Gdzie najtrudniej o pracownika? Na przykład wśród spawaczy, elektryków, kucharzy i – niezmiennie – pracowników ochrony zdrowia. Z kolei w zawodach biurowych kandydatów nie brakuje. To nie przypadek – to właśnie one są najmocniej zagrożone przez rozwój sztucznej inteligencji.
Kobiety, młodzi i cyfrowe luki
Nowy raport przygląda się też, kto konkretnie trafia do zawodów z niedoborem, a kto do tych „przepełnionych”. Efekt? Tylko 29% pracowników w zawodach deficytowych to kobiety – a w sektorach takich jak budownictwo czy inżynieria ich obecność to nadal rzadkość. Tymczasem w zawodach z nadwyżką – jak stanowiska administracyjne – kobiety stanowią aż 62%.
Młodzi?

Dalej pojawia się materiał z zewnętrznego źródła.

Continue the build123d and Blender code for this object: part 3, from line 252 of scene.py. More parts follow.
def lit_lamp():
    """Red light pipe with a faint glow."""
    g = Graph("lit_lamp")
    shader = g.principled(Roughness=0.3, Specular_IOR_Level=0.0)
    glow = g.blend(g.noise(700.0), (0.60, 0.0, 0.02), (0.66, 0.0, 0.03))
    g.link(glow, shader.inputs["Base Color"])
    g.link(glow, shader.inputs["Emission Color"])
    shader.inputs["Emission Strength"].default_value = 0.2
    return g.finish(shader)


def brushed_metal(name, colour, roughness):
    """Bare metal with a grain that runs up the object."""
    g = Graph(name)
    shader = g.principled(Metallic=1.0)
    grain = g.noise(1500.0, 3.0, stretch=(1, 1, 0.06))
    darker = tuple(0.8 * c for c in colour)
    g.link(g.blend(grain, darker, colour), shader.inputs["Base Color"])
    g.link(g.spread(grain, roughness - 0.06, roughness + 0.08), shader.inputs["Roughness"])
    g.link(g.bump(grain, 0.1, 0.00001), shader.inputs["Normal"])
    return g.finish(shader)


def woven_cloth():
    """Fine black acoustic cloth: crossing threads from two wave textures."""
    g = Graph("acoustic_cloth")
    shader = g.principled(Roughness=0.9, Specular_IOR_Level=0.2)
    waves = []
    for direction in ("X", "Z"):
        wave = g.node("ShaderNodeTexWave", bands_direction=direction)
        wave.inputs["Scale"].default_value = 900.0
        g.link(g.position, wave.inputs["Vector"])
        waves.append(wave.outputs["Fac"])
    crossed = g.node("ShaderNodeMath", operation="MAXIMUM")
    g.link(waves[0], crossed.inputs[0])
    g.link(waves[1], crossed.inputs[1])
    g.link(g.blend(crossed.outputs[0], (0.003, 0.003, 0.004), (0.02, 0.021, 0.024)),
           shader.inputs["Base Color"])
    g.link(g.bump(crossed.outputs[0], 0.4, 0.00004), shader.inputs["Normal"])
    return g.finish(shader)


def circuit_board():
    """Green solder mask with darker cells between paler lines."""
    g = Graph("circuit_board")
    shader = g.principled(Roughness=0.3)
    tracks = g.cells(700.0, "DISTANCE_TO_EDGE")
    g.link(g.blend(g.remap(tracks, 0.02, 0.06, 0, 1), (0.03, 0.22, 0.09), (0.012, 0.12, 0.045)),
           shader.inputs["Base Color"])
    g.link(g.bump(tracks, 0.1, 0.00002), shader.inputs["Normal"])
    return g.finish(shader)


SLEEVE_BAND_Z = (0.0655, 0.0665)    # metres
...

Również nie garną się do zawodów deficytowych. Jeśli nic się nie zmieni, to kiedy starsze pokolenia przejdą na emeryturę, może się okazać, że nikogo nie będzie na ich miejsce.

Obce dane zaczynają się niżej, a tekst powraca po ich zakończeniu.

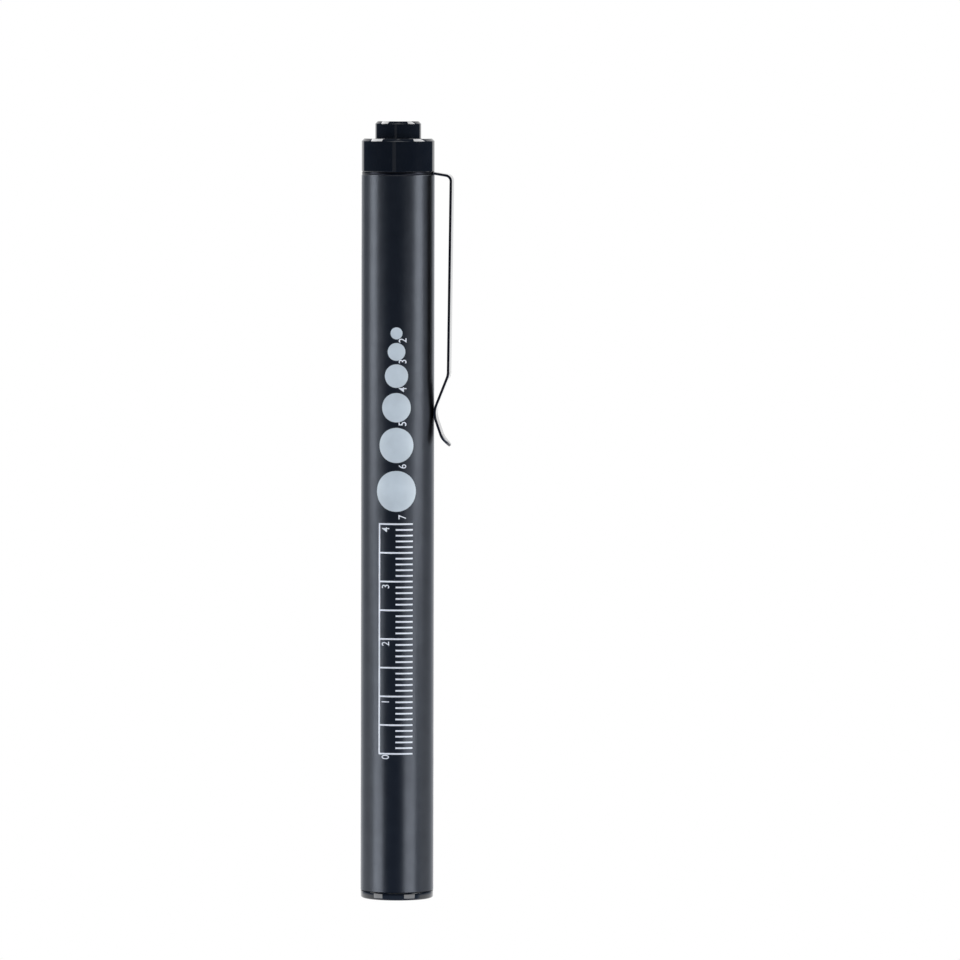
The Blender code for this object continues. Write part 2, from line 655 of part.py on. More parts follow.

Do tego dochodzi brak kompetencji cyfrowych. Obecnie tylko 5,6% dorosłych Europejczyków posiada podstawowe umiejętności cyfrowe. A o zaawansowanych nawet nie wspominajmy – to jakby chcieć zagrać w szachy, nie znając zasad ruchu pionków.
Transport na zakręcie
W poprzednim raporcie skupiono się na budownictwie. Tym razem na celowniku znalazł się sektor transportu i magazynowania – i nie bez powodu. Od czasu pandemii liczba kierowców ciężarówek drastycznie spadła, a zamówień tylko przybywa.

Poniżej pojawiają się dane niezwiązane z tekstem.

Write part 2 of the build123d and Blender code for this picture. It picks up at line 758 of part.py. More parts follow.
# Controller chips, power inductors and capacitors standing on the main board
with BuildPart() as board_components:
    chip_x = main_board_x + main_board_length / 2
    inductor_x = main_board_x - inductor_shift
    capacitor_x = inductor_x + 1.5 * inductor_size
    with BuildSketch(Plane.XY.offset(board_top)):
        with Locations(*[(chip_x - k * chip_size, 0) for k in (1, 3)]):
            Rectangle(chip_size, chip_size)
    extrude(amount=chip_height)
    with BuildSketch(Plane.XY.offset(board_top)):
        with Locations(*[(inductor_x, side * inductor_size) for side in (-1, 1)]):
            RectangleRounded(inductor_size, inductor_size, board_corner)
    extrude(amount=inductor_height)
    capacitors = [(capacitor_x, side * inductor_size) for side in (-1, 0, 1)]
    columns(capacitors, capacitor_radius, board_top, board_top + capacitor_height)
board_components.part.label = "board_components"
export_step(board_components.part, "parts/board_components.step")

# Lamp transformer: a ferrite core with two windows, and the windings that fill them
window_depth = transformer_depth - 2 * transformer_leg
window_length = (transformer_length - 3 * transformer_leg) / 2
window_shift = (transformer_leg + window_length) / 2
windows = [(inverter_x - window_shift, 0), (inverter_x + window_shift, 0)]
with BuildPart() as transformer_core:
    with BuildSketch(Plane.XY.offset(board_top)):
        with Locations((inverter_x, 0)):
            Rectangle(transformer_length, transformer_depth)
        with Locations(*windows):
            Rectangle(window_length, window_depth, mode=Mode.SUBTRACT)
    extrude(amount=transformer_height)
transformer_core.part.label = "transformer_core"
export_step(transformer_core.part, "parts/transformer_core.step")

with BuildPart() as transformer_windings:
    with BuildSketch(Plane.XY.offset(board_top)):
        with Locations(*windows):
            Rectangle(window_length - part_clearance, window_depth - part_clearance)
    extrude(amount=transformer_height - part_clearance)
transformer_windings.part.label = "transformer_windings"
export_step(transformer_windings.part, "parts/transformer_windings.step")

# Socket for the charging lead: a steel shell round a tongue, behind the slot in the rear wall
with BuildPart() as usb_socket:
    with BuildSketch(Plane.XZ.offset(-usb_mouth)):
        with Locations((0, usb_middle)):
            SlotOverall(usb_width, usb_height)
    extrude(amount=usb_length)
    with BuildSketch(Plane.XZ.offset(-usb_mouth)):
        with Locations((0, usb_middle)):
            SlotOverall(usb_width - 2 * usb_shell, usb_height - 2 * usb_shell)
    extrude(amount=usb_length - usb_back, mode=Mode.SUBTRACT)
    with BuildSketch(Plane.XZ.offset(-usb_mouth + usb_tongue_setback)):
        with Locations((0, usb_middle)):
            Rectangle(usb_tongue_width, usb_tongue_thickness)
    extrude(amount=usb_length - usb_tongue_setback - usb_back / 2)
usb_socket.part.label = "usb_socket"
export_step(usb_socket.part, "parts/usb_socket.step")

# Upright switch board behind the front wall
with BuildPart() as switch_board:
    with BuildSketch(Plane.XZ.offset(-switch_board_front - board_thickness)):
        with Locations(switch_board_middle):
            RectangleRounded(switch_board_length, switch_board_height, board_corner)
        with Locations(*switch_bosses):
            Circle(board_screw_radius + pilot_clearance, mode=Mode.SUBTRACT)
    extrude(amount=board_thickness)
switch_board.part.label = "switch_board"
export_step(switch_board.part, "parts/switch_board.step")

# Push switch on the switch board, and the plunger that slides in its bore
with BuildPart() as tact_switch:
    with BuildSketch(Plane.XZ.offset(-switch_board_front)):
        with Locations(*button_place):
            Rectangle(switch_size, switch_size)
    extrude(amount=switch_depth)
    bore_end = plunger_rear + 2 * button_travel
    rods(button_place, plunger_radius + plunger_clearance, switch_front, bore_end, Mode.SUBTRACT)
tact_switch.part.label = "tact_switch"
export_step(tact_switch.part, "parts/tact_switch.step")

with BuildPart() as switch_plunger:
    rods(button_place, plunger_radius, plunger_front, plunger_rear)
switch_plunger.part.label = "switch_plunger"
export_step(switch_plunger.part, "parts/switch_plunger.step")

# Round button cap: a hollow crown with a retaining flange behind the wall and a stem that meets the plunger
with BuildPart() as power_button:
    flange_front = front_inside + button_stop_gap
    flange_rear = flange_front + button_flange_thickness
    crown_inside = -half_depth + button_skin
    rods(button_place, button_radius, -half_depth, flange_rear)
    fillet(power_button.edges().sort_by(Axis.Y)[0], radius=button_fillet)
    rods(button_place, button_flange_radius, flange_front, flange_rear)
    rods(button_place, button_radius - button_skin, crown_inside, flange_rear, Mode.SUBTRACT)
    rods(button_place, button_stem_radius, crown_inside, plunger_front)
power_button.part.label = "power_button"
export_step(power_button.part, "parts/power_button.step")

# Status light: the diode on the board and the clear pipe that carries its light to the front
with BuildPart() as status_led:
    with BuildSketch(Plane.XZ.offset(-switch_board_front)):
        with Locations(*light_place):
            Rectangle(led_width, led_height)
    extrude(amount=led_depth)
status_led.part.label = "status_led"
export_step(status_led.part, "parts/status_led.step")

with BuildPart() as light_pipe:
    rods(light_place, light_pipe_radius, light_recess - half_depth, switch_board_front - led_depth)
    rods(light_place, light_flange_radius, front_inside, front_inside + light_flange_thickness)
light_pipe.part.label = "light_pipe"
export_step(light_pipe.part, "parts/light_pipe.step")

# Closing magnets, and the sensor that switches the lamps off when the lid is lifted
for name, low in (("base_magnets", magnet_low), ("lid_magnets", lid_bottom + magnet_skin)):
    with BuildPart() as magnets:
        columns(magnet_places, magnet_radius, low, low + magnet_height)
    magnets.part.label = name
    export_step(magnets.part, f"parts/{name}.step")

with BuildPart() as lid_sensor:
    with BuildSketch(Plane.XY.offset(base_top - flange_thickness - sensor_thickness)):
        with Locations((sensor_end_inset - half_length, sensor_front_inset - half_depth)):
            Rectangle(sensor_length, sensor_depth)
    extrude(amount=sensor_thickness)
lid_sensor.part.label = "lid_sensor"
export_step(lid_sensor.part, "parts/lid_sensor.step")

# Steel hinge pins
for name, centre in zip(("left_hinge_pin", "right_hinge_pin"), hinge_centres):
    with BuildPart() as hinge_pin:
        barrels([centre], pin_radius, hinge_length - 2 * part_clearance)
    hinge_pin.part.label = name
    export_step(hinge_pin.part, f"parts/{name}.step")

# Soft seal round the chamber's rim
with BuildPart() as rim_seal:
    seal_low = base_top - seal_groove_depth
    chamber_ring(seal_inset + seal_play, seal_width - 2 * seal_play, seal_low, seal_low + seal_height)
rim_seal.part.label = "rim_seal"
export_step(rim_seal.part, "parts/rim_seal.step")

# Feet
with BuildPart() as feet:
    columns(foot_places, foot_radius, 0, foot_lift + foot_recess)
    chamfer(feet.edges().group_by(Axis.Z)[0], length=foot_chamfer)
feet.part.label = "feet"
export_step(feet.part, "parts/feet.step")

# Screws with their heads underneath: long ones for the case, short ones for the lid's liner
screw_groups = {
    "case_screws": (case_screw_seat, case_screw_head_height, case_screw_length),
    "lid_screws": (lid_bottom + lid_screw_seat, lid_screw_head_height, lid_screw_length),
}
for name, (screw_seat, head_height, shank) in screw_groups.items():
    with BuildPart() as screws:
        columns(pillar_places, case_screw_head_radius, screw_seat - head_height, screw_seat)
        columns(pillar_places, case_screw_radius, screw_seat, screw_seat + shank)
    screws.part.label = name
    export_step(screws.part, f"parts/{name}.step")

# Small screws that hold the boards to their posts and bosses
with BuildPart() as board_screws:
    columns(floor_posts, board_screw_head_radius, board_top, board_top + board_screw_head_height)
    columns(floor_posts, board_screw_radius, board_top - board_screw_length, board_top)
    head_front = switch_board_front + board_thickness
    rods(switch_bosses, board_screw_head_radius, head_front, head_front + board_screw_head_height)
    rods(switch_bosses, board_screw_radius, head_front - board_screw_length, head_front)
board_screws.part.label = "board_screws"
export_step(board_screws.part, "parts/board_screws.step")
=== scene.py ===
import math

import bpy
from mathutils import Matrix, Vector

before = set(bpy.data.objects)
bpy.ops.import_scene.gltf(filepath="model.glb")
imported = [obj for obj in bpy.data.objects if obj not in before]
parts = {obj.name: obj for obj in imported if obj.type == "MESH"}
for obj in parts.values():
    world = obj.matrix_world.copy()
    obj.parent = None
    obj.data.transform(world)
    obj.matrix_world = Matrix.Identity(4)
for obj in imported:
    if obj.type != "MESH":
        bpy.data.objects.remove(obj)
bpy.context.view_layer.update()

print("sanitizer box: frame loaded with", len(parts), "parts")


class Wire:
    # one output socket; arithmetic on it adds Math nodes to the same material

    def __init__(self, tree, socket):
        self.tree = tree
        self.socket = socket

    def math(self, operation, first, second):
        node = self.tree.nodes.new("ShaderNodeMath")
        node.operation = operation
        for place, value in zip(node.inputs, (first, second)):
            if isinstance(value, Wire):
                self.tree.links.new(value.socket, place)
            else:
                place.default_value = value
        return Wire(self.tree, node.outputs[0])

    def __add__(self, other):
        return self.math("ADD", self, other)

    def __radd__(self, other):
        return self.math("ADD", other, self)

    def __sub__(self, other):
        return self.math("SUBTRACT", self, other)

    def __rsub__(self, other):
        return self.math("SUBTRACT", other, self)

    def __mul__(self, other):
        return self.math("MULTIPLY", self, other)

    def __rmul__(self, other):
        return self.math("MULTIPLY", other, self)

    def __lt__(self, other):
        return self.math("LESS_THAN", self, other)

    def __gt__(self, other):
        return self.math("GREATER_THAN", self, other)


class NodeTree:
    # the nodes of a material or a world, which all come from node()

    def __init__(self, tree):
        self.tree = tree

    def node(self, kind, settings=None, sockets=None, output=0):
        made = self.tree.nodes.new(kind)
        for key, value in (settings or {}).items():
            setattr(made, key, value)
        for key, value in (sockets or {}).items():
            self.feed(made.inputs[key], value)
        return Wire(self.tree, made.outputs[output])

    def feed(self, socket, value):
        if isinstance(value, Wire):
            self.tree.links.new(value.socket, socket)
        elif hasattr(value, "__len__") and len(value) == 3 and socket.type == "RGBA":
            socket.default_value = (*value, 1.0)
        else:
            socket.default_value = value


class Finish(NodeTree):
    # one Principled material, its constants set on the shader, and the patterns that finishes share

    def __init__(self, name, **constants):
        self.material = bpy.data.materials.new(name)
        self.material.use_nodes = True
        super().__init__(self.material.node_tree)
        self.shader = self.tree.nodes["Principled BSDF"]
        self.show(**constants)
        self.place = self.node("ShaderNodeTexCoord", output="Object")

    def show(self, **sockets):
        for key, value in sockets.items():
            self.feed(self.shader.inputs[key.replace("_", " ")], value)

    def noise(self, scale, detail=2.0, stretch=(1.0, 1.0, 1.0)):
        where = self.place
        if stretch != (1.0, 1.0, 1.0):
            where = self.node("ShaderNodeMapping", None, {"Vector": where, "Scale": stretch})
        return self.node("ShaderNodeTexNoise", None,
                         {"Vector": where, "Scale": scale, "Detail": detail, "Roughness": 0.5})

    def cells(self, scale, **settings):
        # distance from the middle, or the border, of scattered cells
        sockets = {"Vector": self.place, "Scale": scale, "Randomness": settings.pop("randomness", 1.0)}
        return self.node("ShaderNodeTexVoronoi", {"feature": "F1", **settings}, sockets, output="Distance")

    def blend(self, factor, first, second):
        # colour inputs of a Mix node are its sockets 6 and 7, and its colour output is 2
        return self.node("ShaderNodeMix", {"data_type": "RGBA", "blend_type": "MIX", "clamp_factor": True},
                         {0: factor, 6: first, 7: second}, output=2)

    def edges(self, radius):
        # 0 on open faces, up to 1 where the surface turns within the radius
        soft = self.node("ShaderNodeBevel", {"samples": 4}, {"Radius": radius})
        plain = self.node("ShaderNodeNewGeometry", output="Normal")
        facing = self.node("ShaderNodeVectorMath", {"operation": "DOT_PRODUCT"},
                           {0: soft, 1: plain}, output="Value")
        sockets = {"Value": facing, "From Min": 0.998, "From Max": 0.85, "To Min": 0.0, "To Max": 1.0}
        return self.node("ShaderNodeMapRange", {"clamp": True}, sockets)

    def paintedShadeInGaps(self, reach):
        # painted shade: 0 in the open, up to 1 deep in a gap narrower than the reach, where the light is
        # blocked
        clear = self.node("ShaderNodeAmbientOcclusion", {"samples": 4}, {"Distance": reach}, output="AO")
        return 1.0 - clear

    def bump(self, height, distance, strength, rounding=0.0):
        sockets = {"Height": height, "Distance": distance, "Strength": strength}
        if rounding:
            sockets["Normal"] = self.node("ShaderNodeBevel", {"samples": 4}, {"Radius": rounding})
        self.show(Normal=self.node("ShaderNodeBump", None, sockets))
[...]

Problem? Nie przybywa młodych, chętnych do pracy w tej branży. Trudne warunki, długie godziny, izolacja i niebezpieczeństwa na drodze skutecznie zniechęcają. A do tego dochodzą zjawiska takie jak fikcyjne samozatrudnienie czy praca na czarno – i już wiemy, dlaczego ten sektor nie cieszy się dobrą prasą.
Co dalej?
Europejski Urząd ds. Pracy nie pozostawia złudzeń – klucz do wyrównania niedoborów i nadwyżek na rynku to inwestycje w edukację i rozwój kompetencji, zwłaszcza cyfrowych. Inicjatywy takie jak Union of Skills mają poprawić jakość szkoleń i promować naukę przez całe życie.
Dodatkowo – większy udział kobiet i młodych w edukacji STEM może pomóc zlikwidować nierówności płciowe i wiekowe oraz otworzyć drogę do bardziej zróżnicowanych karier.
Bo jak mówi stare dobre powiedzenie: „nie chodzi o to, by wszyscy byli tacy sami, ale by każdy miał szansę odnaleźć swoje miejsce”.